Keep your letter direct, outcome-focused, and structured. Show the scale you handle, the improvements you led, and how you work with staff, parents, and governance bodies. Avoid storytelling and general claims. One or two solid leadership examples carry more weight than a page of vague responsibility lines.
Before sending your application, make sure your cover letter aligns with your school principal resume as well. Both documents should present the same leadership scope, achievements, and administrative strengths so your profile looks consistent and credible from first read to final shortlist.
FAQs(People Also Asked)
A school principal cover letter should focus on leadership, school administration, staff supervision, policy execution, and measurable academic or operational results. It should show institution-level responsibility rather than classroom teaching detail.
A teacher cover letter talks about lesson delivery and student engagement. A principal cover letter talks about school-wide outcomes, team leadership, discipline systems, compliance, and performance improvement across grades.
Keep it to one page. In most cases, 350 to 500 words is ideal.
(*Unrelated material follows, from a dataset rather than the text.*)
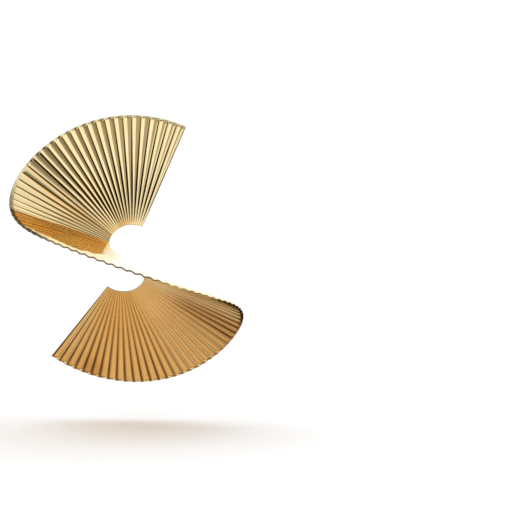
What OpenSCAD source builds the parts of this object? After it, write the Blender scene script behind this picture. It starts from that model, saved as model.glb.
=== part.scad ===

It should be detailed enough to show leadership impact but short enough for a hiring board to scan quickly.
Yes. Numbers increase credibility. Mention student strength handled, staff size supervised, score improvements, attendance gains, inspection success, or program results wherever possible.
No. The base structure can stay the same, but you should adjust the opening paragraph and key achievement lines for each school. Customization improves shortlisting chances.
Focus on your existing institutional contribution, leadership responsibilities already handled, and systems you manage. The tone should be confident and continuity-focused, similar to a cover letter for internal position style.
Yes. When applying by email, your message body should be a shorter version of your cover letter. Keep it tight, leadership-focused, and attach your full resume and detailed letter separately. This format is similar in length discipline to a short cover letter email application.